Testing orientational closure approximations in dilute and non-dilute suspensions with Rheo-SANS

Orientational closure approximations play a crucial role in the development and use of theories for complex fluids with orientable microstructures. In such theories, the fluid rheology is completely determined by moments of the orientation distribution function (OPDF). Closure approximations enable one to solve directly for moments of the OPDF, rather than the more computationally intense procedure of first solving for the OPDF and then calculating the moments. Numerous orien-tational closure approximations have been published over the past half century. These closures are typically tested in the context of a proposed theory for calculating the OPDF, or in some cases the stress, where the proposed theory itself may introduce more physical assumptions than the closure approximation. In the absence of an exact theory, the ideal would be to test closures based upon experimental measurement of the full 3D OPDF. Recently, a new method was proposed, called MAPSI, which enables inference of the full 3D structure of an orientable rodlike nanoparticle suspension determined from small angle scattering measurements. In this work, we directly test the accuracy of a number of orientational closure approximations that relate the fourth moment of the OPDF to the second moment in steady simple shear flow. We use two approaches. First, we follow some previous studies and use the OPDF from the exact solution to a Smoluchowski equation for a dilute system to compare the fourth moment calculated directly from the OPDF, with that obtained via the second moment and various closure approximations.

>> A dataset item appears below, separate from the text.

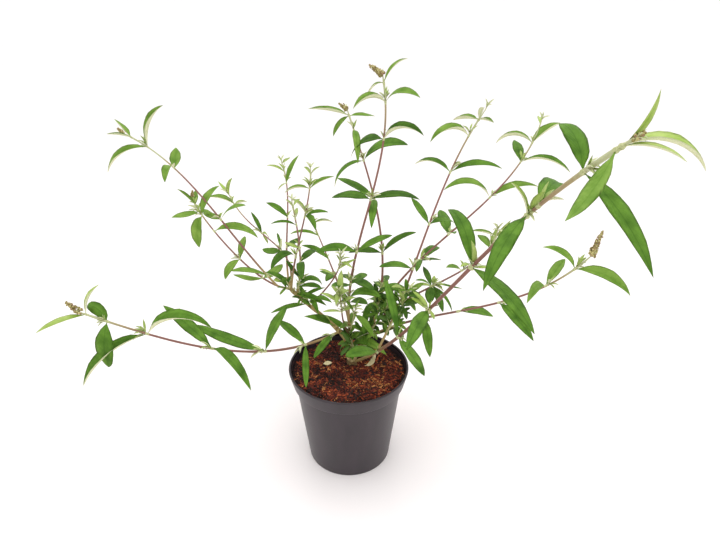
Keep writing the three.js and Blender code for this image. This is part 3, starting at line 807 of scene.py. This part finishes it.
TO_LIGHT = unit(np.array([0.0, -0.70, 0.70]))
LEAF_MEASURES = ("foot", "way", "length", "width", "fall", "roll", "wave", "fold", "blunt")
SHARE_TURNED = 0.65  # how far a flat leaf rolls on its stalk towards the light
FOLD_HOLDS = 0.45  # how much less a folded one rolls
POORLY_LIT = 0.4  # a leaf that faces the light less than this rolls further
STEEPEST = -1.6
STALK = 0.07  # share of the length
STALK_HALF_WIDTH = 0.0007
FOOT_POWERS = (0.80, 0.15)  # of the outline, and how much lower on a blunt leaf
TIP_POWERS = (1.10, 0.50)
MARGIN_WAVE = (0.03, 23)  # height in half widths, and radians to the length
MARGIN_RIPPLE = (0.06, 9, 2.2)  # the same up and down, and the lag from margin to margin
MARGIN_CURL = (0.16, 2.5)  # how far a flat leaf's margins curl down, and the power of the curl
BLADE_THICKNESS = 0.00035


def blades(leaves, rows, columns):
    """Many leaves at once. A leaf starts at its foot along its heading, and its slope falls evenly, which
    gives its midrib. It rolls towards the light, all the way where it would hang on edge or face down. Its
    half width follows u^a (1 - u)^b past its stalk. Across, it is folded up at the midrib, and its margins
    curl down and wave. Its underside is the same grid, let down by a thickness that ends at the margin.
    Gives points, faces, UV, and whether each face is on the underside."""
    foot, way, length, width, fall, roll, wave, fold, blunt = (
        np.array([[leaf[key]] for leaf in leaves], float) for key in LEAF_MEASURES)
    way = unit(way)
    level = np.hypot(way[..., 0], way[..., 1])
    ahead = way * (1, 1, 0) / np.maximum(level, 1e-6)[..., None]
    slope = np.arctan2(way[..., 2], level)

    def heading(share):
        """The midrib's direction at a share of the way, by its slope there."""
        e = np.maximum(slope - fall * share, STEEPEST)
        return swung(e, ahead, UP)

    even = np.linspace(0, 1, rows + 1)
    s = (even + 0.5 - 0.5 * np.cos(pi * even)) / 2
    steps = heading((s[1:] + s[:-1]) / 2) * (length * np.diff(s))[..., None]
    rib = foot + np.concatenate([0 * steps[:, :1], np.cumsum(steps, 1)], 1)
    tangent = heading(s)
    flat = stacked(-ahead[..., 1], ahead[..., 0], 0) + 0 * tangent
    top = np.cross(tangent, flat)
    facing = top[:, rows // 2, None] @ TO_LIGHT
    lit = np.arctan2(-(flat[:, :1] @ TO_LIGHT), facing)
    share_turned = SHARE_TURNED - FOLD_HOLDS * np.clip(fold, 0, 1)
    share_turned += (1 - share_turned) * np.clip(1 - facing / POORLY_LIT, 0, 1)
    side = swung(share_turned * lit + roll, flat, top)
    normal = np.cross(tangent, side)[:, :, None]

    u = np.clip((s - STALK) / (1 - STALK), 0, 1)
    foot_power, tip_power = (power - drop * blunt for power, drop in (FOOT_POWERS, TIP_POWERS))
    outline = u ** foot_power * (1.003 - u) ** tip_power
    half = width / 2 * outline / outline.max(1, keepdims=True)
    half = half * (1 + MARGIN_WAVE[0] * np.sin(wave + MARGIN_WAVE[1] * s))
    half = np.maximum(half, STALK_HALF_WIDTH * (1 - s))[..., None]
    t = np.array(columns)
    fold, wave = fold[..., None], wave[..., None]
    curl = MARGIN_CURL[0] * np.clip(1 - fold, 0, 1)
    height, waves, lag = MARGIN_RIPPLE
    lift = (np.abs(t * half) * (fold + curl) - half * curl * np.abs(t) ** MARGIN_CURL[1]
            + half * height * np.abs(t) * np.sin(wave + waves * s[:, None] + lag * t))
    upper = rib[:, :, None] + (t * half)[..., None] * side[:, :, None] + lift[..., None] * normal
    lower = upper - (BLADE_THICKNESS * (1 - t ** 4))[:, None] * normal

    count, per_side = len(leaves), (rows + 1) * len(t)
    points = np.stack([upper, lower], 1)
    one = grid_faces(rows + 1, len(t), False)
    let_down = np.zeros((rows + 1, len(t)), int)
    let_down[1:-1, 1:-1] = per_side
    below = np.arange(per_side) + let_down.ravel()
    faces = repeated(np.concatenate([one[:, [0, 3, 2, 1]], below[one]]), count, 2 * per_side)
    is_under = np.tile(np.repeat([False, True], len(one)), (count, 1))
    flow = np.tile(stacked((t + 1) / 2, s[:, None]).reshape(-1, 2), (2 * count, 1))
    return points, faces, flow, is_under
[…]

Second, we follow the more novel idea of measuring the OPDF of a model rodlike system via rheo-SANS, and testing the closure via fourth moments calculated both directly from the measured OPDF and via a closure approximation using the second moment obtained from the OPDF. Out of the closures tested, we find that there does not exist a single closure that clearly outperforms others, but that there are several closures that provide good approximations, despite being derived from very different starting assumptions. Furthermore, differences between closures are not reflected in rheological quantities derived from moments of the OPDFs, highlighting the necessity for direct testing of closures, rather than testing through rheological predictions.